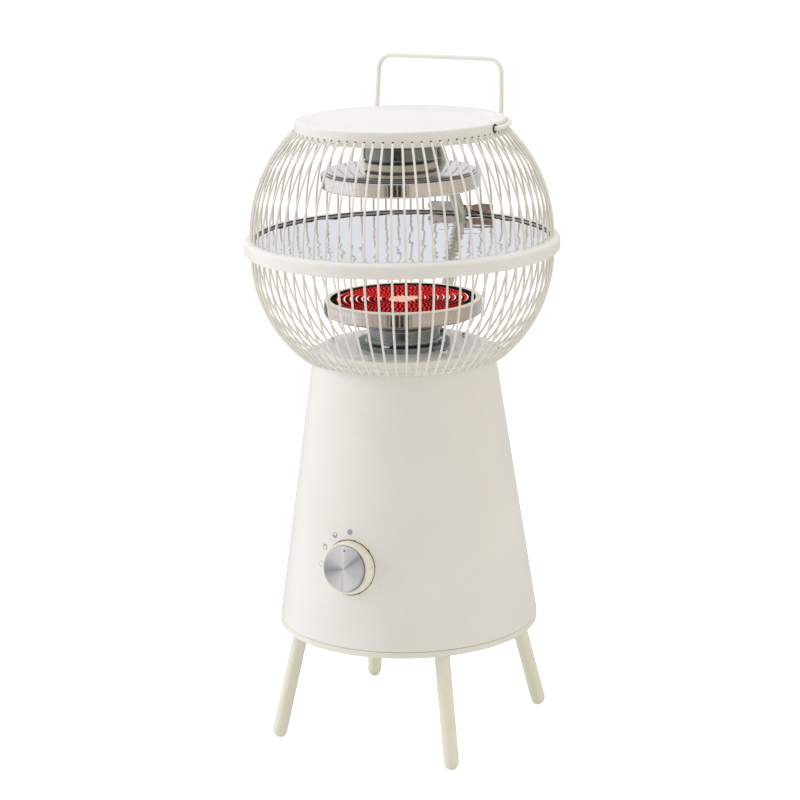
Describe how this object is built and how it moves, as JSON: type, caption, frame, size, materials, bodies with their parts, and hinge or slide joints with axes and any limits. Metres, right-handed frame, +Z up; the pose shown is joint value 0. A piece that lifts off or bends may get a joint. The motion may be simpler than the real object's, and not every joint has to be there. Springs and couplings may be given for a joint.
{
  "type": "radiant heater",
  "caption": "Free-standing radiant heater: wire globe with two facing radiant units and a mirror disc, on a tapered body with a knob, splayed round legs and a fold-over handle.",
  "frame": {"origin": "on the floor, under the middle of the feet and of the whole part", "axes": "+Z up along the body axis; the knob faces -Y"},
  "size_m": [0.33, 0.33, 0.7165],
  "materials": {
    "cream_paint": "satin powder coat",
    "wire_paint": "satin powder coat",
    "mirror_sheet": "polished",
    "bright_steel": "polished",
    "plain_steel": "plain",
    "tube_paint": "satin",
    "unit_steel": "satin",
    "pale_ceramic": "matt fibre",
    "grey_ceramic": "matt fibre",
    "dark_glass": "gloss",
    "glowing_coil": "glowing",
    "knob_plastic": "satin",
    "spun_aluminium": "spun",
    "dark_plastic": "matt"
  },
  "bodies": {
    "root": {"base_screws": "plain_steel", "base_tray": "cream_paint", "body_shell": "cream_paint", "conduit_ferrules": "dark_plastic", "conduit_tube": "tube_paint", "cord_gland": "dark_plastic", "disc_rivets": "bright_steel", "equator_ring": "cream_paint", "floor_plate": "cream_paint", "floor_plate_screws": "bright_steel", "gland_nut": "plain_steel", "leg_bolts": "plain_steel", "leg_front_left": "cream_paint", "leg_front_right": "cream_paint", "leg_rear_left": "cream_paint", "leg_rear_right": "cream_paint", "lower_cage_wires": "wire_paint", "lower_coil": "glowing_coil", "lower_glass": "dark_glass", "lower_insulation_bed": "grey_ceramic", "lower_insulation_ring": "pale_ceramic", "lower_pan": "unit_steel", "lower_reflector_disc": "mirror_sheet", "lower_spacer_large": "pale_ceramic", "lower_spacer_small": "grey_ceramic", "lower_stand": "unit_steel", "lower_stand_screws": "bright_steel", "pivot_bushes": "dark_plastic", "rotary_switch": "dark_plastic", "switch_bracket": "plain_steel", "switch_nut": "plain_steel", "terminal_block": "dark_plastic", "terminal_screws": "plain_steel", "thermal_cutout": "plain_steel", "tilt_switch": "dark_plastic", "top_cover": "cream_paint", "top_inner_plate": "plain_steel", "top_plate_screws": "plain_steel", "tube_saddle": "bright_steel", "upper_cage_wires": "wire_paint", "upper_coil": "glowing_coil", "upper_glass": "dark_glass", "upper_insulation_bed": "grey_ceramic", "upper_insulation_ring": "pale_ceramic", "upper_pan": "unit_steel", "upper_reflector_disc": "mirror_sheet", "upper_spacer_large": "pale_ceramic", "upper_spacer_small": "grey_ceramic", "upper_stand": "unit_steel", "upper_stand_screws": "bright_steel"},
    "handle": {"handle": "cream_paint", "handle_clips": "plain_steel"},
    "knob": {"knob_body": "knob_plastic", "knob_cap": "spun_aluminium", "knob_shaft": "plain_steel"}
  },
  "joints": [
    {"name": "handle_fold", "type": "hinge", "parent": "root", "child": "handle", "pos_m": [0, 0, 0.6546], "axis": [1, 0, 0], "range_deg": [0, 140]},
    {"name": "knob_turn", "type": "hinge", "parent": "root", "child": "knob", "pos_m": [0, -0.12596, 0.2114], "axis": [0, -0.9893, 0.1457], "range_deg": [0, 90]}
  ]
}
+---+
**AIM OF THE TASK:** Reproduce every line of the data verbatim.

**TASK RESULT:**
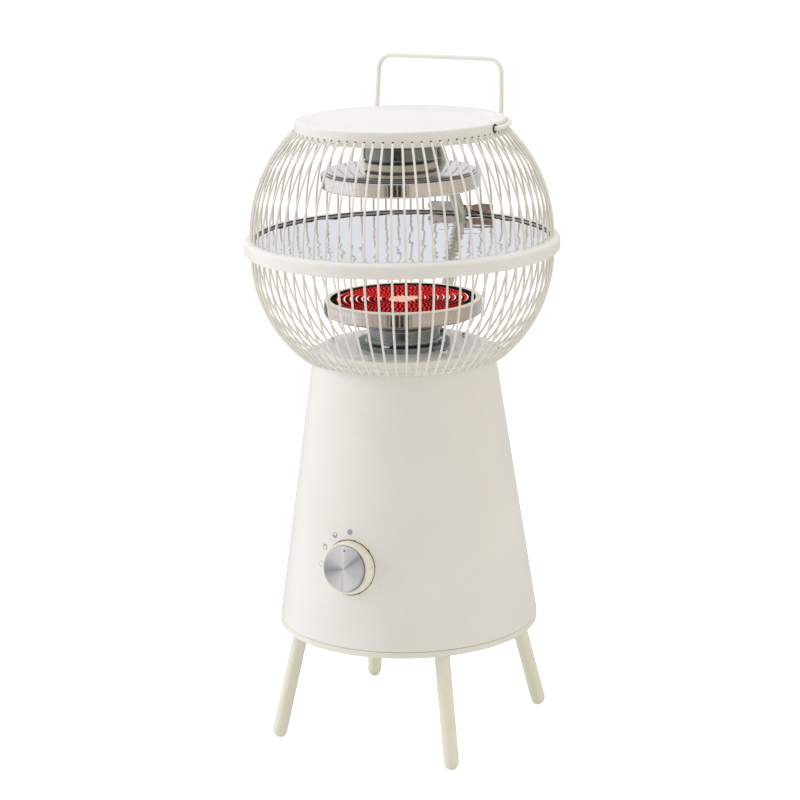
Describe how this object is built and how it moves, as JSON: type, caption, frame, size, materials, bodies with their parts, and hinge or slide joints with axes and any limits. Metres, right-handed frame, +Z up; the pose shown is joint value 0. A piece that lifts off or bends may get a joint. The motion may be simpler than the real object's, and not every joint has to be there. Springs and couplings may be given for a joint.
{
  "type": "radiant heater",
  "caption": "Free-standing radiant heater: wire globe with two facing radiant units and a mirror disc, on a tapered body with a knob, splayed round legs and a fold-over handle.",
  "frame": {"origin": "on the floor, under the middle of the feet and of the whole part", "axes": "+Z up along the body axis; the knob faces -Y"},
  "size_m": [0.33, 0.33, 0.7165],
  "materials": {
    "cream_paint": "satin powder coat",
    "wire_paint": "satin powder coat",
    "mirror_sheet": "polished",
    "bright_steel": "polished",
    "plain_steel": "plain",
    "tube_paint": "satin",
    "unit_steel": "satin",
    "pale_ceramic": "matt fibre",
    "grey_ceramic": "matt fibre",
    "dark_glass": "gloss",
    "glowing_coil": "glowing",
    "knob_plastic": "satin",
    "spun_aluminium": "spun",
    "dark_plastic": "matt"
  },
  "bodies": {
    "root": {"base_screws": "plain_steel", "base_tray": "cream_paint", "body_shell": "cream_paint", "conduit_ferrules": "dark_plastic", "conduit_tube": "tube_paint", "cord_gland": "dark_plastic", "disc_rivets": "bright_steel", "equator_ring": "cream_paint", "floor_plate": "cream_paint", "floor_plate_screws": "bright_steel", "gland_nut": "plain_steel", "leg_bolts": "plain_steel", "leg_front_left": "cream_paint", "leg_front_right": "cream_paint", "leg_rear_left": "cream_paint", "leg_rear_right": "cream_paint", "lower_cage_wires": "wire_paint", "lower_coil": "glowing_coil", "lower_glass": "dark_glass", "lower_insulation_bed": "grey_ceramic", "lower_insulation_ring": "pale_ceramic", "lower_pan": "unit_steel", "lower_reflector_disc": "mirror_sheet", "lower_spacer_large": "pale_ceramic", "lower_spacer_small": "grey_ceramic", "lower_stand": "unit_steel", "lower_stand_screws": "bright_steel", "pivot_bushes": "dark_plastic", "rotary_switch": "dark_plastic", "switch_bracket": "plain_steel", "switch_nut": "plain_steel", "terminal_block": "dark_plastic", "terminal_screws": "plain_steel", "thermal_cutout": "plain_steel", "tilt_switch": "dark_plastic", "top_cover": "cream_paint", "top_inner_plate": "plain_steel", "top_plate_screws": "plain_steel", "tube_saddle": "bright_steel", "upper_cage_wires": "wire_paint", "upper_coil": "glowing_coil", "upper_glass": "dark_glass", "upper_insulation_bed": "grey_ceramic", "upper_insulation_ring": "pale_ceramic", "upper_pan": "unit_steel", "upper_reflector_disc": "mirror_sheet", "upper_spacer_large": "pale_ceramic", "upper_spacer_small": "grey_ceramic", "upper_stand": "unit_steel", "upper_stand_screws": "bright_steel"},
    "handle": {"handle": "cream_paint", "handle_clips": "plain_steel"},
    "knob": {"knob_body": "knob_plastic", "knob_cap": "spun_aluminium", "knob_shaft": "plain_steel"}
  },
  "joints": [
    {"name": "handle_fold", "type": "hinge", "parent": "root", "child": "handle", "pos_m": [0, 0, 0.6546], "axis": [1, 0, 0], "range_deg": [0, 140]},
    {"name": "knob_turn", "type": "hinge", "parent": "root", "child": "knob", "pos_m": [0, -0.12596, 0.2114], "axis": [0, -0.9893, 0.1457], "range_deg": [0, 90]}
  ]
}